DSCR for short-term rentals (STR/Airbnb)
Calculating DSCR for short-term rentals is more complicated than for long-term leases because the income is variable. Lenders handle this differently: some use a percentage of the property's projected STR gross income (often 75% of what AirDNA or Rabbu reports for comparable properties), while others revert to the property's long-term rental income as a floor and treat any STR premium as a bonus the borrower cannot rely on for qualification.
If you are buying a short-term rental and hoping to finance it with a DSCR loan, ask the lender upfront exactly how they calculate income for STR properties. Some lenders do not offer DSCR products for non-long-term-rental uses at all. Finding the right lender for STR financing can matter as much as finding the right property.
Common DSCR mistakes investors make
- Using gross rent instead of net operating income. Gross rent minus the mortgage payment looks like cash flow but ignores taxes, insurance, vacancy, maintenance, and management. Run the full expense stack and calculate NOI first — then divide by debt service.

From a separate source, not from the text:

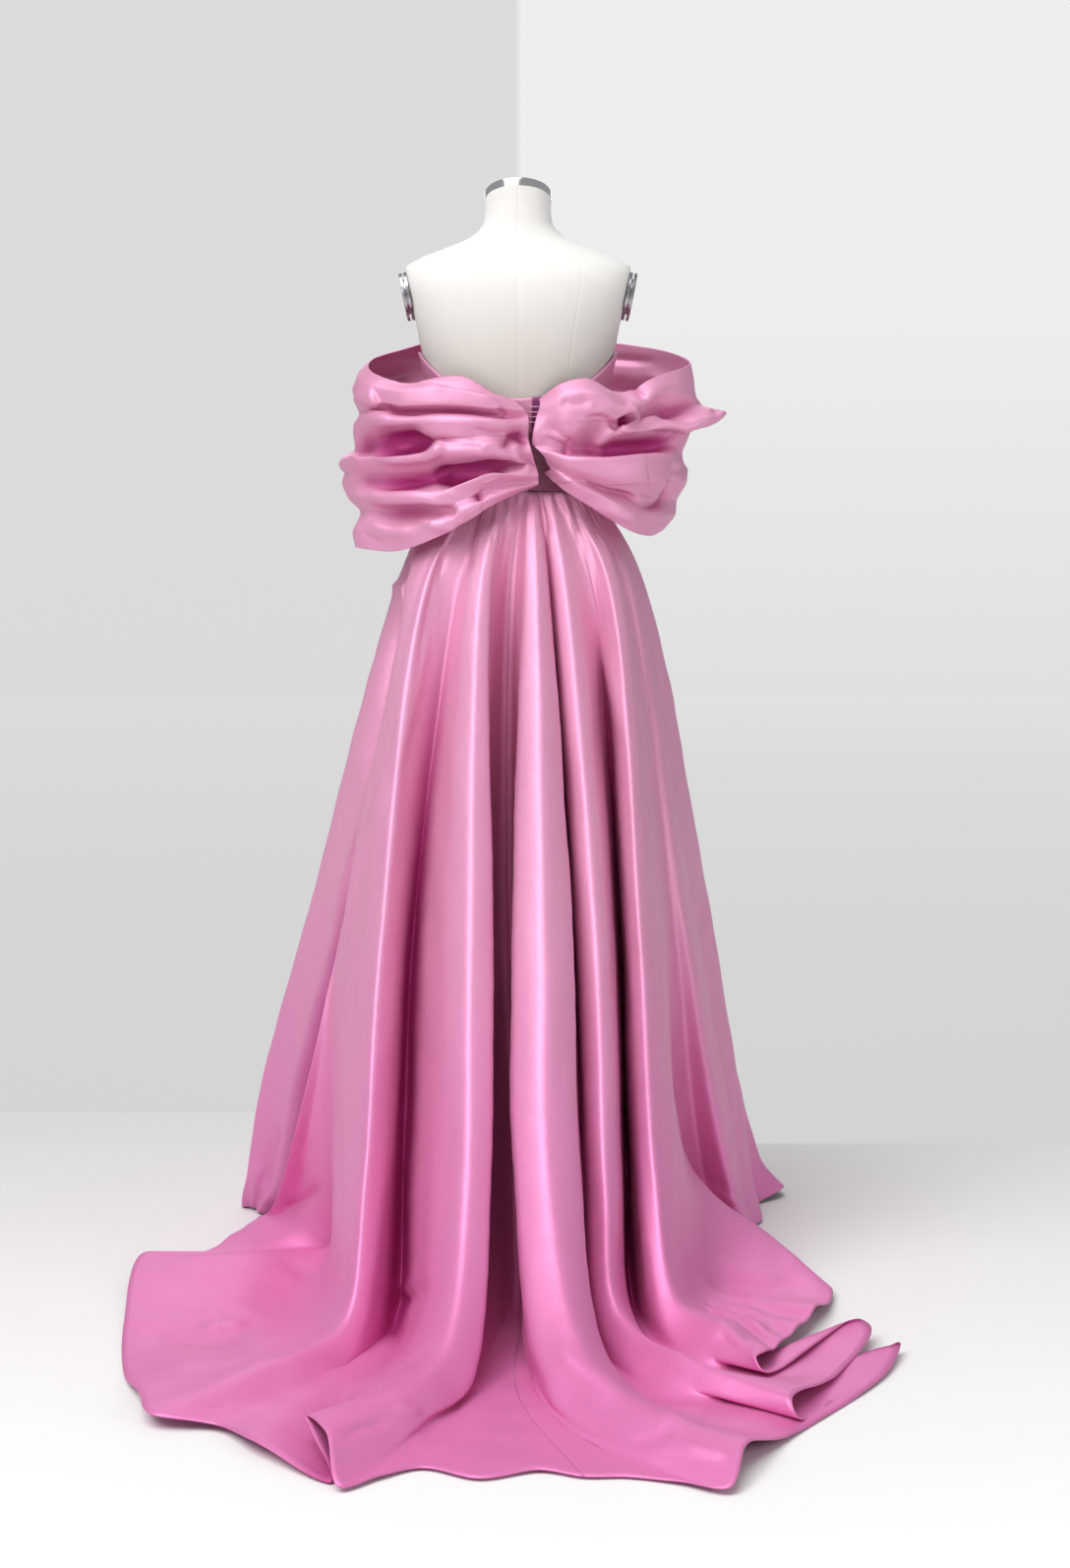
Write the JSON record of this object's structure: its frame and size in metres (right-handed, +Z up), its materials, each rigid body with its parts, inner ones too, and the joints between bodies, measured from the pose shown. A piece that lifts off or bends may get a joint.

- Ignoring vacancy. Assuming 100% occupancy is optimistic for any rental. Even well-managed properties experience 5–8% annual vacancy. Factor it in before concluding the DSCR is acceptable.
- Underestimating CapEx. Older properties need roofs, HVAC systems, and plumbing eventually. A CapEx reserve of 5–10% of annual rent is a reasonable starting point depending on property age and condition. Leaving it out makes the DSCR look better than it is.
- Projecting future rent rather than current rent. Lenders use current market rent, not what you hope to charge in two years. Build your DSCR on today's numbers; treat rent growth as upside, not an assumption baked into the baseline.